**Data block:**
|---|

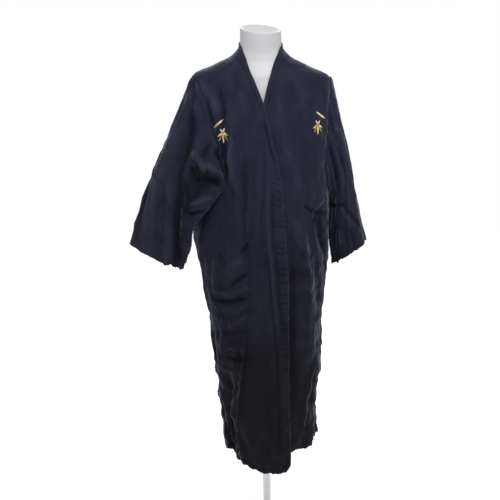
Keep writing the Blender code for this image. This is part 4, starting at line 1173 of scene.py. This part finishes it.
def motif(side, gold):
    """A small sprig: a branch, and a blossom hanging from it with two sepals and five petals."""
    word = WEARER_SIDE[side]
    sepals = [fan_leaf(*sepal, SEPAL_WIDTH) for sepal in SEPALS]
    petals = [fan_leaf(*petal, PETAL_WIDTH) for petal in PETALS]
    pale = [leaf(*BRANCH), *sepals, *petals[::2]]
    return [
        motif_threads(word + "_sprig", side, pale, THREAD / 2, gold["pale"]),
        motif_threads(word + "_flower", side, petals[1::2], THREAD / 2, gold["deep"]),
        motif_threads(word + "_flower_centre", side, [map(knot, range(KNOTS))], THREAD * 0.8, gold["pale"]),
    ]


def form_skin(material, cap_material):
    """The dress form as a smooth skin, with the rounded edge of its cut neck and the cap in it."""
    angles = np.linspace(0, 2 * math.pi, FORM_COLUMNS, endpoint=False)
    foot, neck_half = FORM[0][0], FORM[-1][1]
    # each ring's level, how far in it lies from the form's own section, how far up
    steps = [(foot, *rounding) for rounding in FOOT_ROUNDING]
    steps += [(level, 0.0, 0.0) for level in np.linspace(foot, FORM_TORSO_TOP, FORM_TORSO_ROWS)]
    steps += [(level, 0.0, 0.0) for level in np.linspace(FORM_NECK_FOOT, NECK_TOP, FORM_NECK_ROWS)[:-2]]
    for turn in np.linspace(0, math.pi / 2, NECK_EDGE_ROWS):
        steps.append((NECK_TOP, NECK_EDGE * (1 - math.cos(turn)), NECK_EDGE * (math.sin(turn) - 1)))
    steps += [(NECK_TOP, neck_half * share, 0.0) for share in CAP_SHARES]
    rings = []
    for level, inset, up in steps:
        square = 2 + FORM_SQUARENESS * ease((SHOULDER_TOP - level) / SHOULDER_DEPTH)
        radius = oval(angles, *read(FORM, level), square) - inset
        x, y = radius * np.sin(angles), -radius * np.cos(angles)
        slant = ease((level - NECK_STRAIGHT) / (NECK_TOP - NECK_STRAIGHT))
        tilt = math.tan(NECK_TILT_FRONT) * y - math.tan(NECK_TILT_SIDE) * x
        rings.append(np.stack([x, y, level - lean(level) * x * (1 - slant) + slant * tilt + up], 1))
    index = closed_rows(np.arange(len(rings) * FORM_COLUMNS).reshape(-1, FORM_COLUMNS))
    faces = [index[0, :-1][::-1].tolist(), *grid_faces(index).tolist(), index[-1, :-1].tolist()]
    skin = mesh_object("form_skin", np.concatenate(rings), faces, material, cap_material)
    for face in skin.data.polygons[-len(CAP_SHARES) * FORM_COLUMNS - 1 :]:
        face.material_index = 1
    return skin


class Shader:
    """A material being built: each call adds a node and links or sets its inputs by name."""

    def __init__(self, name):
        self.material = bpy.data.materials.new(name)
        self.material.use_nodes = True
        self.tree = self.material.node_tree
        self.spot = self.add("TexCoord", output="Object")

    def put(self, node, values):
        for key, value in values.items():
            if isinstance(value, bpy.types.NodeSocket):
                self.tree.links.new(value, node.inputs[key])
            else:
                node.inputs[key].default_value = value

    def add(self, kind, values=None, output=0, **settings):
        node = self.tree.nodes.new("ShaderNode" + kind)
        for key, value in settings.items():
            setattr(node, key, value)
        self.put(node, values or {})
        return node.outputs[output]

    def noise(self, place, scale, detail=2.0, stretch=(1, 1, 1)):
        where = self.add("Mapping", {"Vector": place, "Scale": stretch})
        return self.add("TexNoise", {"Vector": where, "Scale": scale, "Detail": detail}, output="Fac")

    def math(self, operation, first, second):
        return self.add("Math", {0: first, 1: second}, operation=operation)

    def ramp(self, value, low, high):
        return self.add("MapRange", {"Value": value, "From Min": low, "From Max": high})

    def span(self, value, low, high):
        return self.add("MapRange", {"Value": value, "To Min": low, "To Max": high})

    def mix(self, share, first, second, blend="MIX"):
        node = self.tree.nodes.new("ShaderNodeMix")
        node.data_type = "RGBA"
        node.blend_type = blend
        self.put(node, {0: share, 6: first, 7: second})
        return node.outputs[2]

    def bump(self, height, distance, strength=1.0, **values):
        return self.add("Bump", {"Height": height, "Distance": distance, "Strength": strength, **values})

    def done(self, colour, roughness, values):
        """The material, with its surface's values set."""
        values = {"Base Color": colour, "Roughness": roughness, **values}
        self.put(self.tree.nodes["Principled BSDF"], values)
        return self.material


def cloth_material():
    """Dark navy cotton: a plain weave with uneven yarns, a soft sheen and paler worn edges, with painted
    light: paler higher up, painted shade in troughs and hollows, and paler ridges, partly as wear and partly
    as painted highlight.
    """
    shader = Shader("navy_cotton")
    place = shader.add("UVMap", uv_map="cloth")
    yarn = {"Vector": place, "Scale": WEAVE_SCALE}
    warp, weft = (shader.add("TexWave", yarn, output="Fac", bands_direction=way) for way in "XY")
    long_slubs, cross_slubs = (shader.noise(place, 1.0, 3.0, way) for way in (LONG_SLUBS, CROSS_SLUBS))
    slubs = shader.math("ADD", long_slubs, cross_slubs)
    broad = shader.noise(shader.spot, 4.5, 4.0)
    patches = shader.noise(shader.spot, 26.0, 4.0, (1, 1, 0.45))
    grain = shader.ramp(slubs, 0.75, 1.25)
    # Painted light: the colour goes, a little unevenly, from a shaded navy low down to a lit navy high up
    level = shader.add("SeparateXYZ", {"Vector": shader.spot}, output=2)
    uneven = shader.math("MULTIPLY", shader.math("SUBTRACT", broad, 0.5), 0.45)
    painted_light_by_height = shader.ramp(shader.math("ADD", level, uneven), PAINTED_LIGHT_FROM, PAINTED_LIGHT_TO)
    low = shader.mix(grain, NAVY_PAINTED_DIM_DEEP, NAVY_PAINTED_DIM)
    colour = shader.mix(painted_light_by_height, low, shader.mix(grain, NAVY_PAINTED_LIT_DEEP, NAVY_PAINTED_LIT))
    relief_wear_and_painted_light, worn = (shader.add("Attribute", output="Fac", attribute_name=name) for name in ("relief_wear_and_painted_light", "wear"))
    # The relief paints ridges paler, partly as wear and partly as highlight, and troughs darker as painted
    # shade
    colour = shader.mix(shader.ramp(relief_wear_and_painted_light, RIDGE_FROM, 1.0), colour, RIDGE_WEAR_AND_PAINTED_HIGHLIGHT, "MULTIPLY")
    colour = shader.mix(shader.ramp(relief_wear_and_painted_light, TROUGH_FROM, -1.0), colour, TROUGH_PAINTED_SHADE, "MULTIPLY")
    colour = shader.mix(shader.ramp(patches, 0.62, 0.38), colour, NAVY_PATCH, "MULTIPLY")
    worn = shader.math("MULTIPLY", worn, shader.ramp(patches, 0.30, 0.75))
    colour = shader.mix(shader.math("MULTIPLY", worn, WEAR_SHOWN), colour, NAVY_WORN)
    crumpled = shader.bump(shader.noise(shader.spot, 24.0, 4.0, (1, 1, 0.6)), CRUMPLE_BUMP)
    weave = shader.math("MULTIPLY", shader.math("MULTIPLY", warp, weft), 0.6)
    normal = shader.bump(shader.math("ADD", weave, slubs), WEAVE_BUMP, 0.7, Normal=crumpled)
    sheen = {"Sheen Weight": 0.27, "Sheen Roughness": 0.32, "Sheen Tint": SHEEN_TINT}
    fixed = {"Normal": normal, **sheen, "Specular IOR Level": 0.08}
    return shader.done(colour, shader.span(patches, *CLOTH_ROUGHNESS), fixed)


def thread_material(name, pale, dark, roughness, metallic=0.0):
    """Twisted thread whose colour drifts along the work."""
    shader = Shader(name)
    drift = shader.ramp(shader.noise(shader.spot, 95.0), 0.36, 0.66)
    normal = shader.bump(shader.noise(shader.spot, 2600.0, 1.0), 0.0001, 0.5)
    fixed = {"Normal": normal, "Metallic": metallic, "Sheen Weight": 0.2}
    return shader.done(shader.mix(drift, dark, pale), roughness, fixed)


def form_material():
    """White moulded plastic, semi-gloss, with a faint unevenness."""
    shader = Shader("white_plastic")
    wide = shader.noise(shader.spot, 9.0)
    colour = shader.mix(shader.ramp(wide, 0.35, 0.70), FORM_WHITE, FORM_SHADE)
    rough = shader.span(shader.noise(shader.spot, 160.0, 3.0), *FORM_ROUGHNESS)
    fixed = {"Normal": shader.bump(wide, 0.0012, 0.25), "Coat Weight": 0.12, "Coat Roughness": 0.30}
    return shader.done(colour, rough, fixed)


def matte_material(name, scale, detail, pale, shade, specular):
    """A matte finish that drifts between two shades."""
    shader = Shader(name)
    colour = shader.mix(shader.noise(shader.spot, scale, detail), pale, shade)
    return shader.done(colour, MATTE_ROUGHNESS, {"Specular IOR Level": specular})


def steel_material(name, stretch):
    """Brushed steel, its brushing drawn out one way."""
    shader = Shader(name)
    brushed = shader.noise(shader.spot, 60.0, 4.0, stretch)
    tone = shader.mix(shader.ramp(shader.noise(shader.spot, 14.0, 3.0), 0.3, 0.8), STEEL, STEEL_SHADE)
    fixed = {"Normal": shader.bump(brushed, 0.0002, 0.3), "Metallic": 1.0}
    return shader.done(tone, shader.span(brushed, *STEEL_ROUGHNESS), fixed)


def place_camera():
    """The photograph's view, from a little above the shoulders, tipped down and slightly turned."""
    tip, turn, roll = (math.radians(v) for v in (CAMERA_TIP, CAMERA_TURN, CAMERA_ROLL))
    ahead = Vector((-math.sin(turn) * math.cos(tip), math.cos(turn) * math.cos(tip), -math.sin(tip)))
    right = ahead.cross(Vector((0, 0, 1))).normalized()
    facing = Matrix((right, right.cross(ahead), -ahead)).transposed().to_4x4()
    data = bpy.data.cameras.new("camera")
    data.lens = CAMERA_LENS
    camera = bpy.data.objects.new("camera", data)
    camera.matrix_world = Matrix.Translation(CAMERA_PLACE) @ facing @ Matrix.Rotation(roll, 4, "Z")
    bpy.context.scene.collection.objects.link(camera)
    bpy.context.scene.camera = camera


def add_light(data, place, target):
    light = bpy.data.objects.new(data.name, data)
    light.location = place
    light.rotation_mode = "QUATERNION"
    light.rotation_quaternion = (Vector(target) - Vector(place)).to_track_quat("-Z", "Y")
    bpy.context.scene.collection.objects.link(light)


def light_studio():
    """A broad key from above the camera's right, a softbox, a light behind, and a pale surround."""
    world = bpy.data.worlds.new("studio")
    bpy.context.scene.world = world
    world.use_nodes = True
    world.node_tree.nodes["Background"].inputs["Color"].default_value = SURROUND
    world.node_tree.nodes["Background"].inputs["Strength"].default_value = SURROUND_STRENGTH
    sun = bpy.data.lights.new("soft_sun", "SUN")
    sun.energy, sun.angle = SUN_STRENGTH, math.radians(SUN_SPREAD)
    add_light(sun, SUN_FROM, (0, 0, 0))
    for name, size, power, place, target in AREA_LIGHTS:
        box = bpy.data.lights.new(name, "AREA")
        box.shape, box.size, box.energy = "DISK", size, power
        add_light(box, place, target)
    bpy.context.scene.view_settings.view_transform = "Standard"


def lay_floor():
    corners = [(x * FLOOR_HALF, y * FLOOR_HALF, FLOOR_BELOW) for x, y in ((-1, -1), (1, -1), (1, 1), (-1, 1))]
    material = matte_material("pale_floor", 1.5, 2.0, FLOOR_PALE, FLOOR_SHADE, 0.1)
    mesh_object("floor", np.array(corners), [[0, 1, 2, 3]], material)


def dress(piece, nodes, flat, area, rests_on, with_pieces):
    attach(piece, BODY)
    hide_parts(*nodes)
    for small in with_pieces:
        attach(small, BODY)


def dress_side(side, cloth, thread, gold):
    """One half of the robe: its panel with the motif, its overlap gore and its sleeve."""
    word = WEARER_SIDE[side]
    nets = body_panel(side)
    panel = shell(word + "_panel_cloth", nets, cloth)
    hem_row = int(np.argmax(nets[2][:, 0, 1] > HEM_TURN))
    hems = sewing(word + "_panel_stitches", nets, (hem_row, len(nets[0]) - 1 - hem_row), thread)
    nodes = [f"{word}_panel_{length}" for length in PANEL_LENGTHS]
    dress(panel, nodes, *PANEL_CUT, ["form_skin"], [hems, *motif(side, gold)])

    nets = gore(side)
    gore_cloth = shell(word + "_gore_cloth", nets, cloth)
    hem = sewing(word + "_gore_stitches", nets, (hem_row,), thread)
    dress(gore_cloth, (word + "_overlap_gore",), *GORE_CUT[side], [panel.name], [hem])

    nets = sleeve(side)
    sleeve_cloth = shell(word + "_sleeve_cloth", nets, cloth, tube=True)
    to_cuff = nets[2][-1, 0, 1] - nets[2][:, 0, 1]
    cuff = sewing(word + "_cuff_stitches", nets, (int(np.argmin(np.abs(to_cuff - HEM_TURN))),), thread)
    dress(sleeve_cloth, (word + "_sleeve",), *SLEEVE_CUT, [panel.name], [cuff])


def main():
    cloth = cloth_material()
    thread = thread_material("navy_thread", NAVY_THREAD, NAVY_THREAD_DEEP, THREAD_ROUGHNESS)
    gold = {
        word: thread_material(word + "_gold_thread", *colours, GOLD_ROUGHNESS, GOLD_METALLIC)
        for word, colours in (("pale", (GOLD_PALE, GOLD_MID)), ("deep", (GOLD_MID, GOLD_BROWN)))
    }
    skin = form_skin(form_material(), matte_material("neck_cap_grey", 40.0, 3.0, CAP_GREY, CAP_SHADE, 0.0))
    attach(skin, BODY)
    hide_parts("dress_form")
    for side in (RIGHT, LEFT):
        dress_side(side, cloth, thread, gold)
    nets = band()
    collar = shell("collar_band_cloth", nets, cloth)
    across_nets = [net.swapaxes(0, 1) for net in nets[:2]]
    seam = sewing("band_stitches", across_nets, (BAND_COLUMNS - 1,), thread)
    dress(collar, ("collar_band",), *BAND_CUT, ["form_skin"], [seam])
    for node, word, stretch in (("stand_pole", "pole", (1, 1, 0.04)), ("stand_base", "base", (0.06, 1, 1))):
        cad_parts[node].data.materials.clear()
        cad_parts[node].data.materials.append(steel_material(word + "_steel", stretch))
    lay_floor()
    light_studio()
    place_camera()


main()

|---|

**Work required:** Give again, word for word, the lines starting at the line that has "attach(piece, BODY)" and ending at the line that has "dress(gore_cloth, (word +", with both of those lines included and nothing else.

**Solution to this exercise:**
    attach(piece, BODY)
    hide_parts(*nodes)
    for small in with_pieces:
        attach(small, BODY)


def dress_side(side, cloth, thread, gold):
    """One half of the robe: its panel with the motif, its overlap gore and its sleeve."""
    word = WEARER_SIDE[side]
    nets = body_panel(side)
    panel = shell(word + "_panel_cloth", nets, cloth)
    hem_row = int(np.argmax(nets[2][:, 0, 1] > HEM_TURN))
    hems = sewing(word + "_panel_stitches", nets, (hem_row, len(nets[0]) - 1 - hem_row), thread)
    nodes = [f"{word}_panel_{length}" for length in PANEL_LENGTHS]
    dress(panel, nodes, *PANEL_CUT, ["form_skin"], [hems, *motif(side, gold)])

    nets = gore(side)
    gore_cloth = shell(word + "_gore_cloth", nets, cloth)
    hem = sewing(word + "_gore_stitches", nets, (hem_row,), thread)
    dress(gore_cloth, (word + "_overlap_gore",), *GORE_CUT[side], [panel.name], [hem])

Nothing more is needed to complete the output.